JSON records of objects
◆ ◆ ◆ ◆ ◆

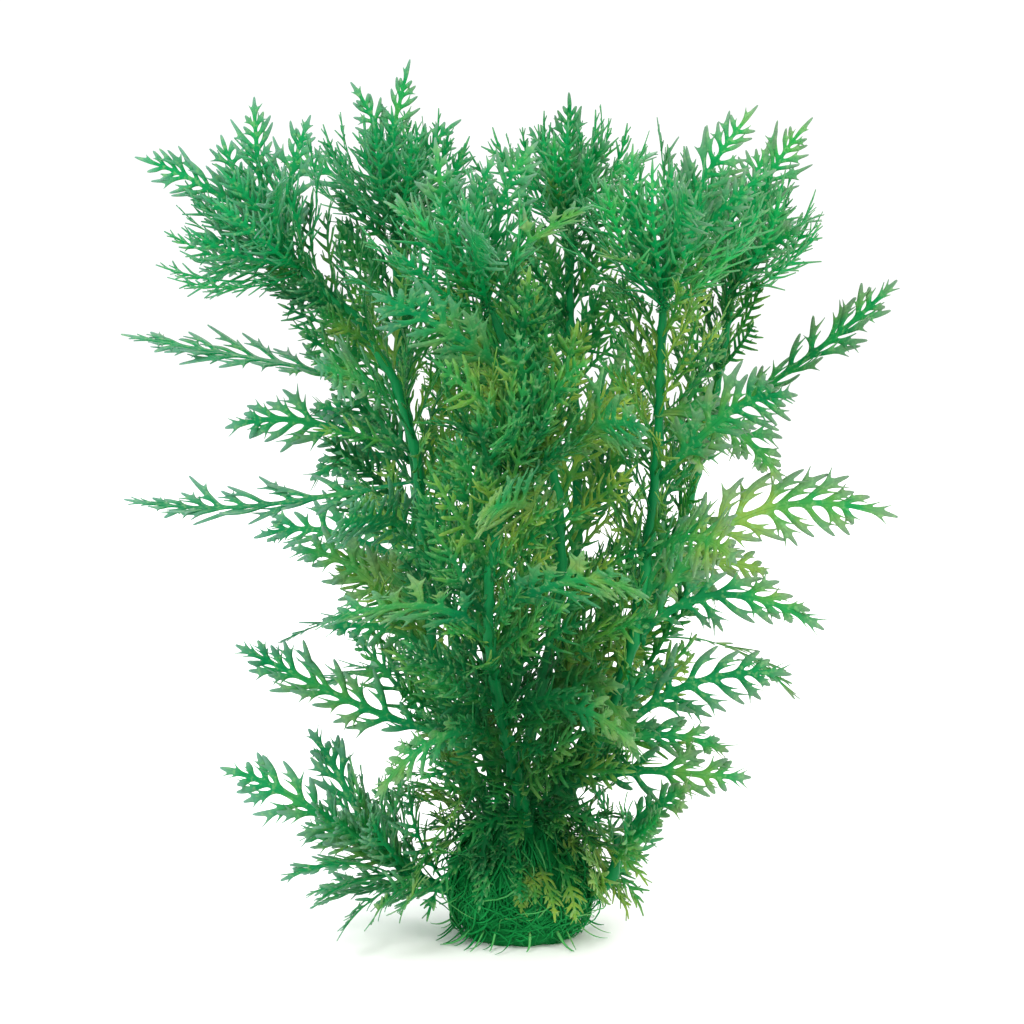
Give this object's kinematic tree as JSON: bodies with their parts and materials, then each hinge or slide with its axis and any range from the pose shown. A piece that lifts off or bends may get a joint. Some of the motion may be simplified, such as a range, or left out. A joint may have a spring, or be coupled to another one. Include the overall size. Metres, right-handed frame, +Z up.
{
  "type": "water wisteria",
  "caption": "Rooted bunch of an aquarium plant: leafy stems with feather-cut leaves rise and fan out from a matted root mass, which it stands on.",
  "frame": {"origin": "middle of the flat underside of the roots, which the bunch stands on", "axes": "+Z up along the stems; -Y is the front, the side that the picture shows; +X is to the right in that view"},
  "size_m": [0.232, 0.1986, 0.265],
  "materials": {
    "roots": "matte",
    "stem": "satin",
    "leaf": "satin",
    "young_leaf": "satin"
  },
  "bodies": {
    "root": {"roots": "roots", "stem_left": "stem", "stem_left_back": "stem", "stem_centre_left": "stem", "stem_middle_back": "stem", "stem_right": "stem", "stem_right_back": "stem", "stem_front": "stem", "stem_back": "stem", "stem_low_left": "stem", "stem_low_right": "stem", "crown_left": "young_leaf", "crown_left_back": "young_leaf", "crown_centre_left": "young_leaf", "crown_middle_back": "young_leaf", "crown_right": "young_leaf", "crown_right_back": "young_leaf", "crown_front": "young_leaf", "crown_back": "young_leaf", "leaf_left_1": "leaf", "leaf_left_2": "leaf", "leaf_left_3": "leaf", "leaf_left_4": "leaf", "leaf_left_5": "leaf", "leaf_left_6": "leaf", "leaf_left_7": "leaf", "leaf_left_back_1": "leaf", "leaf_left_back_2": "leaf", "leaf_left_back_3": "leaf", "leaf_left_back_4": "leaf", "leaf_centre_left_1": "leaf", "leaf_centre_left_2": "leaf", "leaf_centre_left_3": "leaf", "leaf_centre_left_4": "leaf", "leaf_centre_left_5": "leaf", "leaf_middle_back_1": "leaf", "leaf_middle_back_2": "leaf", "leaf_middle_back_3": "leaf", "leaf_middle_back_4": "leaf", "leaf_right_1": "leaf", "leaf_right_2": "leaf", "leaf_right_3": "leaf", "leaf_right_4": "leaf", "leaf_right_5": "leaf", "leaf_right_6": "leaf", "leaf_right_back_1": "leaf", "leaf_right_back_2": "leaf", "leaf_right_back_3": "leaf", "leaf_right_back_4": "leaf", "leaf_front_1": "leaf", "leaf_front_2": "leaf", "leaf_front_3": "leaf", "leaf_front_4": "leaf", "leaf_back_1": "leaf", "leaf_back_2": "leaf", "leaf_back_3": "leaf", "leaf_low_left_1": "leaf", "leaf_low_left_2": "leaf", "leaf_low_left_3": "leaf", "leaf_low_right_1": "leaf"}
  },
  "joints": []
}
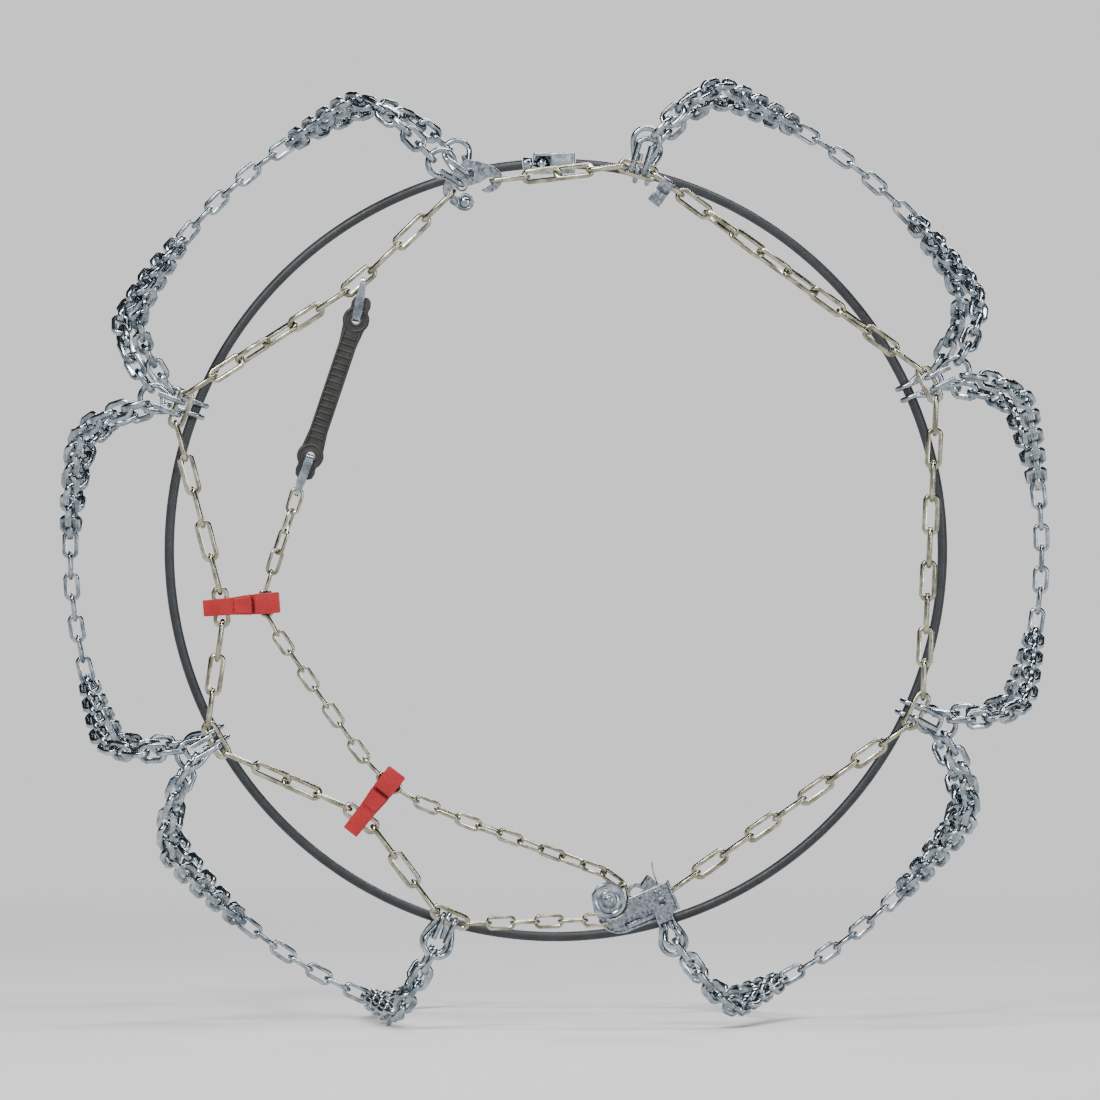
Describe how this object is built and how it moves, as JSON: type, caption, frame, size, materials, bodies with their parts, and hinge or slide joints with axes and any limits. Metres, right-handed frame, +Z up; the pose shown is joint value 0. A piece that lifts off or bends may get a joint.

◆ ◆ ◆ ◆ ◆

WHAT NEEDS TO BE DONE:
Write all of the records out again exactly.

ANSWER IN FULL:
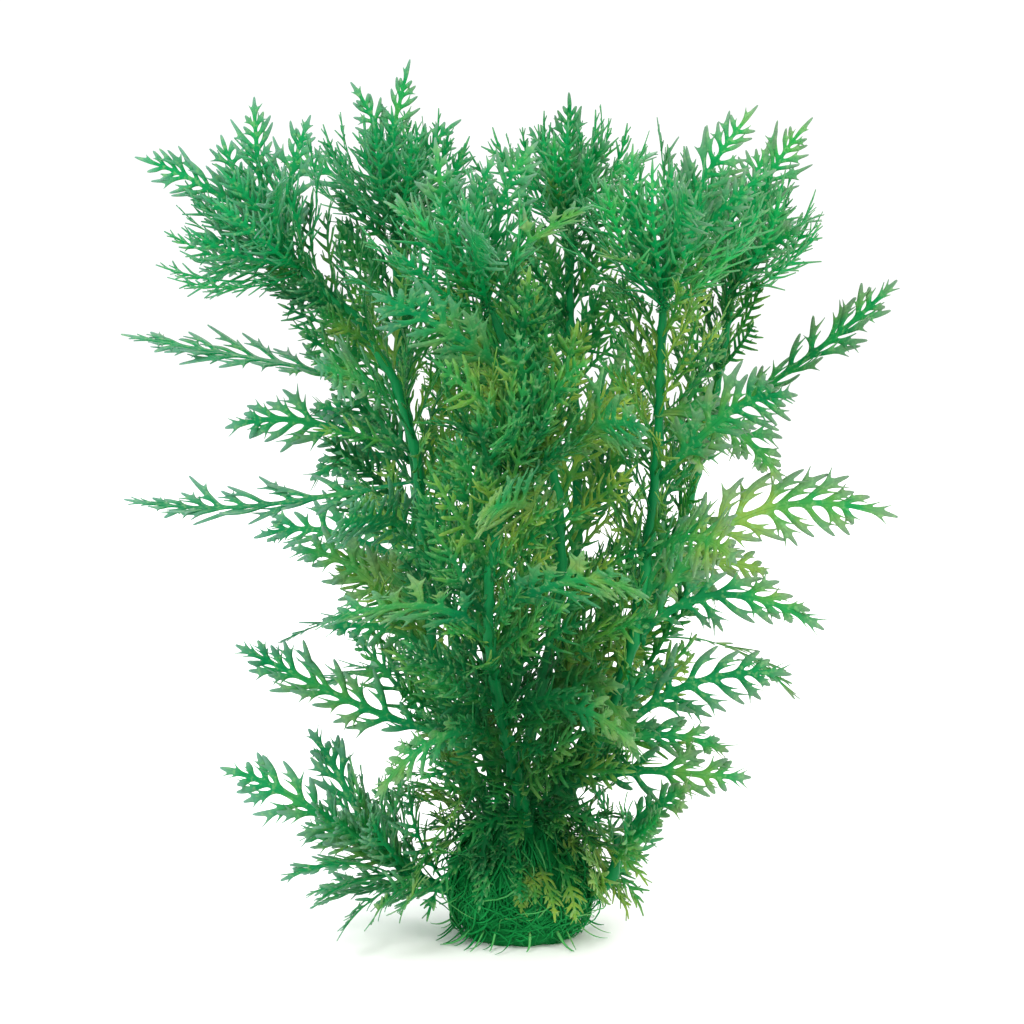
Give this object's kinematic tree as JSON: bodies with their parts and materials, then each hinge or slide with its axis and any range from the pose shown. A piece that lifts off or bends may get a joint. Some of the motion may be simplified, such as a range, or left out. A joint may have a spring, or be coupled to another one. Include the overall size. Metres, right-handed frame, +Z up.
{
  "type": "water wisteria",
  "caption": "Rooted bunch of an aquarium plant: leafy stems with feather-cut leaves rise and fan out from a matted root mass, which it stands on.",
  "frame": {"origin": "middle of the flat underside of the roots, which the bunch stands on", "axes": "+Z up along the stems; -Y is the front, the side that the picture shows; +X is to the right in that view"},
  "size_m": [0.232, 0.1986, 0.265],
  "materials": {
    "roots": "matte",
    "stem": "satin",
    "leaf": "satin",
    "young_leaf": "satin"
  },
  "bodies": {
    "root": {"roots": "roots", "stem_left": "stem", "stem_left_back": "stem", "stem_centre_left": "stem", "stem_middle_back": "stem", "stem_right": "stem", "stem_right_back": "stem", "stem_front": "stem", "stem_back": "stem", "stem_low_left": "stem", "stem_low_right": "stem", "crown_left": "young_leaf", "crown_left_back": "young_leaf", "crown_centre_left": "young_leaf", "crown_middle_back": "young_leaf", "crown_right": "young_leaf", "crown_right_back": "young_leaf", "crown_front": "young_leaf", "crown_back": "young_leaf", "leaf_left_1": "leaf", "leaf_left_2": "leaf", "leaf_left_3": "leaf", "leaf_left_4": "leaf", "leaf_left_5": "leaf", "leaf_left_6": "leaf", "leaf_left_7": "leaf", "leaf_left_back_1": "leaf", "leaf_left_back_2": "leaf", "leaf_left_back_3": "leaf", "leaf_left_back_4": "leaf", "leaf_centre_left_1": "leaf", "leaf_centre_left_2": "leaf", "leaf_centre_left_3": "leaf", "leaf_centre_left_4": "leaf", "leaf_centre_left_5": "leaf", "leaf_middle_back_1": "leaf", "leaf_middle_back_2": "leaf", "leaf_middle_back_3": "leaf", "leaf_middle_back_4": "leaf", "leaf_right_1": "leaf", "leaf_right_2": "leaf", "leaf_right_3": "leaf", "leaf_right_4": "leaf", "leaf_right_5": "leaf", "leaf_right_6": "leaf", "leaf_right_back_1": "leaf", "leaf_right_back_2": "leaf", "leaf_right_back_3": "leaf", "leaf_right_back_4": "leaf", "leaf_front_1": "leaf", "leaf_front_2": "leaf", "leaf_front_3": "leaf", "leaf_front_4": "leaf", "leaf_back_1": "leaf", "leaf_back_2": "leaf", "leaf_back_3": "leaf", "leaf_low_left_1": "leaf", "leaf_low_left_2": "leaf", "leaf_low_left_3": "leaf", "leaf_low_right_1": "leaf"}
  },
  "joints": []
}
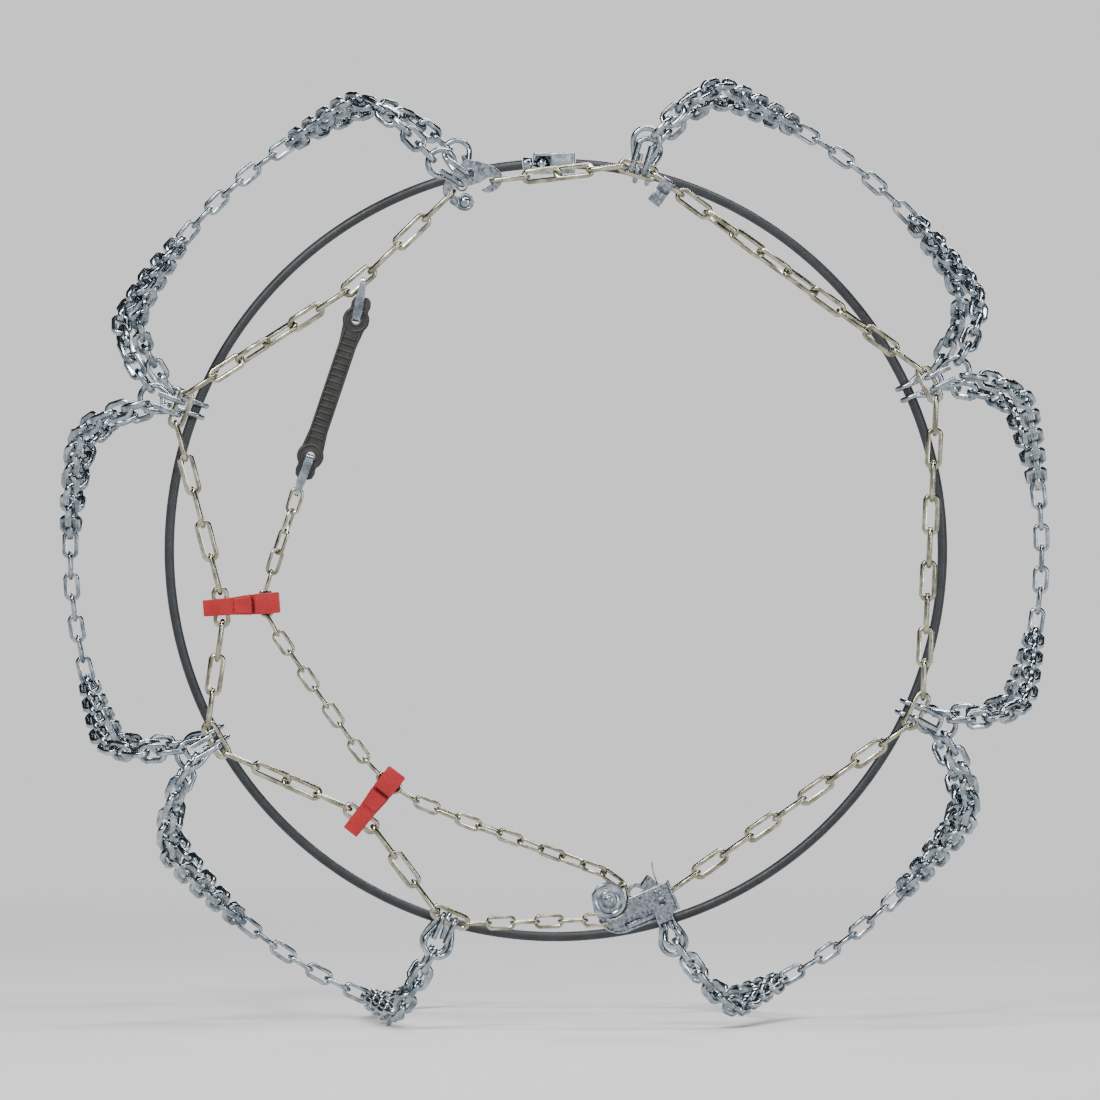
Describe how this object is built and how it moves, as JSON: type, caption, frame, size, materials, bodies with their parts, and hinge or slide joints with axes and any limits. Metres, right-handed frame, +Z up; the pose shown is joint value 0. A piece that lifts off or bends may get a joint.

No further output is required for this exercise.